(BRIEF): The records below should be written out again, exactly.

☆ ☆ ☆ ☆

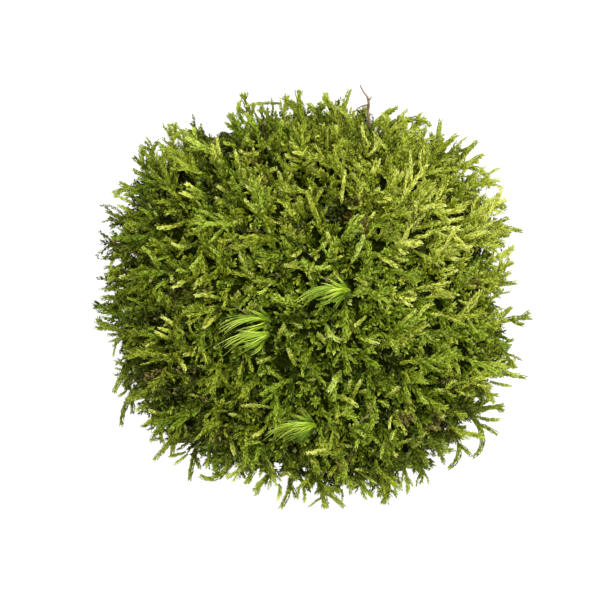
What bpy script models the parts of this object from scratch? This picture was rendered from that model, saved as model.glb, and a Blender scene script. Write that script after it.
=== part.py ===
"""A round clump of feather moss, cut flat at its base.

The clump is a low cushion of tangled shoots. Single fronds stand out of it, mostly around
the rim. Three tufts of a second moss with long hair-like leaves, a dry stem and a few dry
stalks are caught in its top. Metres, +Z up, with the cut base on the floor.
"""
import math
import random
from dataclasses import dataclass

import bmesh
import bpy
from mathutils import Matrix, Vector

MM = 0.001

# Cushion: a bun that is widest a little above the floor.
CUSHION_RADIUS = 51.5 * MM
WIDEST_HEIGHT = 14 * MM
DOME_RISE = 26 * MM
SKIRT_DROP = 24 * MM
BUN_POWER = 2.5
# The outline's departure from a circle: waves around it, share of the radius, degrees.
OUTLINE_WAVES = (
    (1, 0.015, -130.0),
    (2, 0.022, -21.8),
    (3, 0.014, -56.7),
    (4, 0.025, 40.1),
    (6, 0.011, -25.0),
)
# The skin's low lumps: their height, the length of one radian of their waves, the phases
# of the two level waves, and the slant and the share of the upright one.
LUMP_HEIGHT = 0.9 * MM
LUMP_LENGTH = 5.5 * MM
LUMP_PHASES = (1.3, 0.4)
LUMP_SLANT = 0.7
UPRIGHT_SHARE = 0.6
SKIN_JOG = 0.02

# Small shoots fused to the cushion.
SHOOT_COUNT = 134
SHOOT_WIDTH = 3.3 * MM
SHOOT_LENGTH = (7.0 * MM, 10.0 * MM)
SHOOT_CLEARANCE = 2.8 * MM
POINT_SPACING = 2 * MM
SHOOT_FLOOR_GAP = 4 * MM
SHOOT_TIP_GAP = 2 * MM
SHOOT_LEAN = 0.6
SHOOT_SWAY = 0.35
SHOOT_BEND = 0.55
OUTWARD_BEND = 0.25
# The turn and the share of the length of each section of a shoot, and how it narrows.
SHOOT_SECTIONS = ((0.0, 0.36), (0.5, 0.36), (1.2, 0.28))
SHOOT_NARROWING = (0.8, 0.66, 0.36)
SEED = 41

# Fronds, and the height over which one is bright.
BRIGHT_HEIGHT = 30
FROND_RADIUS = 0.95 * MM
BRANCH_RADIUS = 0.75 * MM
TIP_SHARE = 0.32
TAPER_POWER = 1.6
RISE_POWER = 2
FEWEST_SECTIONS = 3
TURN_PER_SECTION = 40.0
BRANCH_ANGLE = 42.0
BRANCH_BEND = 18.0
# A branch's length as a share of its stem's: this much, less for each share of the way up.
BRANCH_REACH = 0.525
BRANCH_SHORTENING = 0.42
BRANCH_LIFT = 0.3 * MM
FIRST_BRANCH = 0.46
LAST_BRANCH = 0.84
SOCKET_GAP = 0.35 * MM

# Tufts of the second moss: a short leaning stub, and leaves by turns low and high.
LEAF_RADIUS = 0.42 * MM
TUFT_LEAVES = 7
STUB_DEPTH = 3.5 * MM
STUB_LEAN = 1.2 * MM
STUB_TOP = 1.5 * MM
STUB_RADII = (1.3 * MM, 1.1 * MM)
LEAF_START = 0.9 * MM
LEAF_LIFTS = (2.2 * MM, 3.8 * MM)
LEAF_SWEEP = 14.0
TIP_LIFT = 0.8
OUTER_LEAF_LOSS = 0.35

# The centre of the clump's bounding box, measured from the cushion's own axis.
BOX_CENTRE = Vector((-0.166, -0.684, 0.0)) * MM


@dataclass(frozen=True)
class Frond:
    """One shoot, given by where its tip stands in plan and how it gets there.

    bearing and lean are in degrees, anticlockwise from above, and lean is the heading at
    the root against the bearing. turn is what the heading gains by the tip. Lengths are
    in millimetres: reach is the tip's distance from the axis, height its height, length
    the plan length and rise the tip's height over the root. A high hook bends only near
    the tip. first_side is 1 where the first branch leaves to the left, -1 to the right.
    """

    name: str
    bearing: float
    reach: float
    height: float
    length: float
    lean: float = 0.0
    turn: float = 0.0
    rise: float = 3.0
    branches: int = 2
    hook: float = 1.4
    first_side: int = 1


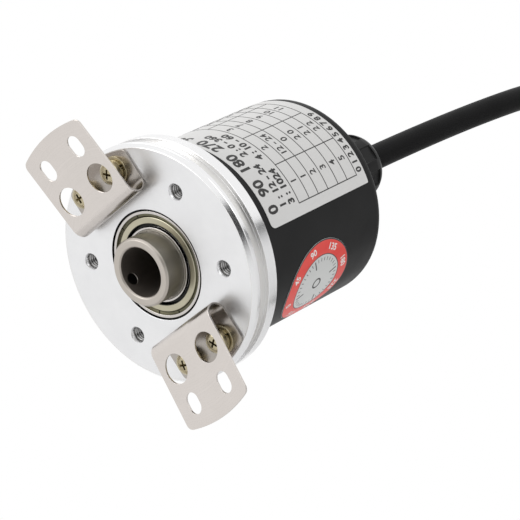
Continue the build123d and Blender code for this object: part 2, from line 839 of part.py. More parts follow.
coil_y = corners[-1].Y - coil_turn_r - coil_lead_r
coil_z = corners[-1].Z
with BuildPart() as cable_coil:
    with BuildSketch(Plane.XY) as coil_section:
        with Locations((gland_x, coil_y + coil_turn_r)):
            Circle(coil_section_r)
    revolve(coil_section.sketch, axis=Axis((0, coil_y, 0), (1, 0, 0)))
save(cable_coil.part.translate((0, 0, coil_z)), "cable_coil")

# Strap tie round the coil's top
tie_z = coil_z + coil_turn_r
with BuildPart() as coil_tie:
    with BuildSketch(across(coil_y - tie_width / 2)) as strap:
        with Locations((gland_x, tie_z)):
            Circle(coil_section_r + tie_thickness)
            Circle(coil_section_r, mode=Mode.SUBTRACT)
        with Locations((gland_x, tie_z + coil_section_r + tie_thickness + tie_head_rise)):
            Rectangle(*tie_head)
        with Locations((gland_x, tie_z)):
            Circle(coil_section_r, mode=Mode.SUBTRACT)
    extrude(strap.sketch, amount=-tie_width)
save(coil_tie.part, "coil_tie")

tail_x = gland_x + tail_offset[0]
tail_y = coil_y + coil_turn_r + coil_lead_r + tail_offset[1]
tail_end_z = coil_z - tail_length
with BuildPart() as cable_tail:
    with BuildSketch(Plane.XY.offset(coil_z)) as tail_section:
        with Locations((tail_x, tail_y)):
            Circle(cable_r)
    extrude(tail_section.sketch, amount=-tail_length)
save(cable_tail.part, "cable_tail")

with BuildPart() as tail_leads:
    for i in range(tail_lead_count):
        near_x, near_y = polar(tail_lead_circle_r, 360.0 * i / tail_lead_count)
        far_x, far_y = polar(tail_lead_circle_r + tail_lead_flare, 360.0 * i / tail_lead_count)
        way = Vector(far_x - near_x, far_y - near_y, -tail_lead_length)
        with BuildSketch(Plane.XY.offset(tail_end_z)) as tail_lead_section:
            with Locations((tail_x + near_x, tail_y + near_y)):
                Circle(lead_r)
        extrude(tail_lead_section.sketch, amount=way.length, dir=way.normalized())
save(tail_leads.part, "tail_leads")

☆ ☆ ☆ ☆

(ANSWER FOR THIS EXERCISE):
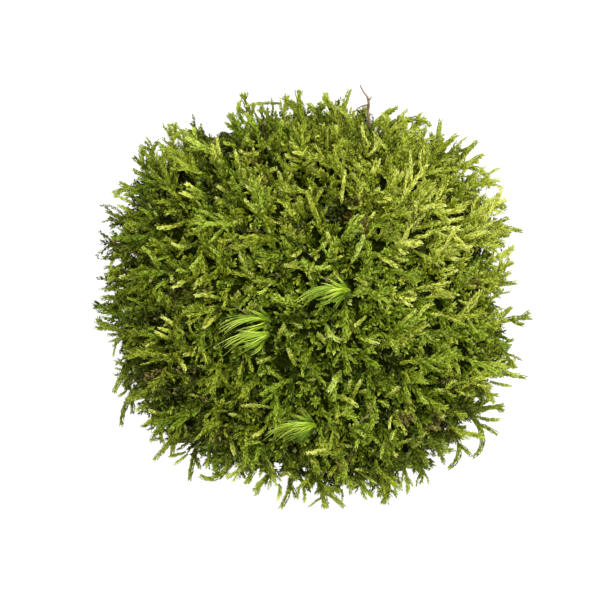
What bpy script models the parts of this object from scratch? This picture was rendered from that model, saved as model.glb, and a Blender scene script. Write that script after it.
=== part.py ===
"""A round clump of feather moss, cut flat at its base.

The clump is a low cushion of tangled shoots. Single fronds stand out of it, mostly around
the rim. Three tufts of a second moss with long hair-like leaves, a dry stem and a few dry
stalks are caught in its top. Metres, +Z up, with the cut base on the floor.
"""
import math
import random
from dataclasses import dataclass

import bmesh
import bpy
from mathutils import Matrix, Vector

MM = 0.001

# Cushion: a bun that is widest a little above the floor.
CUSHION_RADIUS = 51.5 * MM
WIDEST_HEIGHT = 14 * MM
DOME_RISE = 26 * MM
SKIRT_DROP = 24 * MM
BUN_POWER = 2.5
# The outline's departure from a circle: waves around it, share of the radius, degrees.
OUTLINE_WAVES = (
    (1, 0.015, -130.0),
    (2, 0.022, -21.8),
    (3, 0.014, -56.7),
    (4, 0.025, 40.1),
    (6, 0.011, -25.0),
)
# The skin's low lumps: their height, the length of one radian of their waves, the phases
# of the two level waves, and the slant and the share of the upright one.
LUMP_HEIGHT = 0.9 * MM
LUMP_LENGTH = 5.5 * MM
LUMP_PHASES = (1.3, 0.4)
LUMP_SLANT = 0.7
UPRIGHT_SHARE = 0.6
SKIN_JOG = 0.02

# Small shoots fused to the cushion.
SHOOT_COUNT = 134
SHOOT_WIDTH = 3.3 * MM
SHOOT_LENGTH = (7.0 * MM, 10.0 * MM)
SHOOT_CLEARANCE = 2.8 * MM
POINT_SPACING = 2 * MM
SHOOT_FLOOR_GAP = 4 * MM
SHOOT_TIP_GAP = 2 * MM
SHOOT_LEAN = 0.6
SHOOT_SWAY = 0.35
SHOOT_BEND = 0.55
OUTWARD_BEND = 0.25
# The turn and the share of the length of each section of a shoot, and how it narrows.
SHOOT_SECTIONS = ((0.0, 0.36), (0.5, 0.36), (1.2, 0.28))
SHOOT_NARROWING = (0.8, 0.66, 0.36)
SEED = 41

# Fronds, and the height over which one is bright.
BRIGHT_HEIGHT = 30
FROND_RADIUS = 0.95 * MM
BRANCH_RADIUS = 0.75 * MM
TIP_SHARE = 0.32
TAPER_POWER = 1.6
RISE_POWER = 2
FEWEST_SECTIONS = 3
TURN_PER_SECTION = 40.0
BRANCH_ANGLE = 42.0
BRANCH_BEND = 18.0
# A branch's length as a share of its stem's: this much, less for each share of the way up.
BRANCH_REACH = 0.525
BRANCH_SHORTENING = 0.42
BRANCH_LIFT = 0.3 * MM
FIRST_BRANCH = 0.46
LAST_BRANCH = 0.84
SOCKET_GAP = 0.35 * MM

# Tufts of the second moss: a short leaning stub, and leaves by turns low and high.
LEAF_RADIUS = 0.42 * MM
TUFT_LEAVES = 7
STUB_DEPTH = 3.5 * MM
STUB_LEAN = 1.2 * MM
STUB_TOP = 1.5 * MM
STUB_RADII = (1.3 * MM, 1.1 * MM)
LEAF_START = 0.9 * MM
LEAF_LIFTS = (2.2 * MM, 3.8 * MM)
LEAF_SWEEP = 14.0
TIP_LIFT = 0.8
OUTER_LEAF_LOSS = 0.35

# The centre of the clump's bounding box, measured from the cushion's own axis.
BOX_CENTRE = Vector((-0.166, -0.684, 0.0)) * MM


@dataclass(frozen=True)
class Frond:
    """One shoot, given by where its tip stands in plan and how it gets there.

    bearing and lean are in degrees, anticlockwise from above, and lean is the heading at
    the root against the bearing. turn is what the heading gains by the tip. Lengths are
    in millimetres: reach is the tip's distance from the axis, height its height, length
    the plan length and rise the tip's height over the root. A high hook bends only near
    the tip. first_side is 1 where the first branch leaves to the left, -1 to the right.
    """

    name: str
    bearing: float
    reach: float
    height: float
    length: float
    lean: float = 0.0
    turn: float = 0.0
    rise: float = 3.0
    branches: int = 2
    hook: float = 1.4
    first_side: int = 1


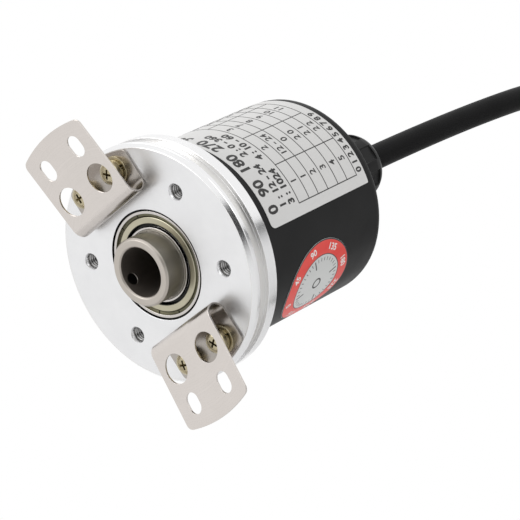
Continue the build123d and Blender code for this object: part 2, from line 839 of part.py. More parts follow.
coil_y = corners[-1].Y - coil_turn_r - coil_lead_r
coil_z = corners[-1].Z
with BuildPart() as cable_coil:
    with BuildSketch(Plane.XY) as coil_section:
        with Locations((gland_x, coil_y + coil_turn_r)):
            Circle(coil_section_r)
    revolve(coil_section.sketch, axis=Axis((0, coil_y, 0), (1, 0, 0)))
save(cable_coil.part.translate((0, 0, coil_z)), "cable_coil")

# Strap tie round the coil's top
tie_z = coil_z + coil_turn_r
with BuildPart() as coil_tie:
    with BuildSketch(across(coil_y - tie_width / 2)) as strap:
        with Locations((gland_x, tie_z)):
            Circle(coil_section_r + tie_thickness)
            Circle(coil_section_r, mode=Mode.SUBTRACT)
        with Locations((gland_x, tie_z + coil_section_r + tie_thickness + tie_head_rise)):
            Rectangle(*tie_head)
        with Locations((gland_x, tie_z)):
            Circle(coil_section_r, mode=Mode.SUBTRACT)
    extrude(strap.sketch, amount=-tie_width)
save(coil_tie.part, "coil_tie")

tail_x = gland_x + tail_offset[0]
tail_y = coil_y + coil_turn_r + coil_lead_r + tail_offset[1]
tail_end_z = coil_z - tail_length
with BuildPart() as cable_tail:
    with BuildSketch(Plane.XY.offset(coil_z)) as tail_section:
        with Locations((tail_x, tail_y)):
            Circle(cable_r)
    extrude(tail_section.sketch, amount=-tail_length)
save(cable_tail.part, "cable_tail")

with BuildPart() as tail_leads:
    for i in range(tail_lead_count):
        near_x, near_y = polar(tail_lead_circle_r, 360.0 * i / tail_lead_count)
        far_x, far_y = polar(tail_lead_circle_r + tail_lead_flare, 360.0 * i / tail_lead_count)
        way = Vector(far_x - near_x, far_y - near_y, -tail_lead_length)
        with BuildSketch(Plane.XY.offset(tail_end_z)) as tail_lead_section:
            with Locations((tail_x + near_x, tail_y + near_y)):
                Circle(lead_r)
        extrude(tail_lead_section.sketch, amount=way.length, dir=way.normalized())
save(tail_leads.part, "tail_leads")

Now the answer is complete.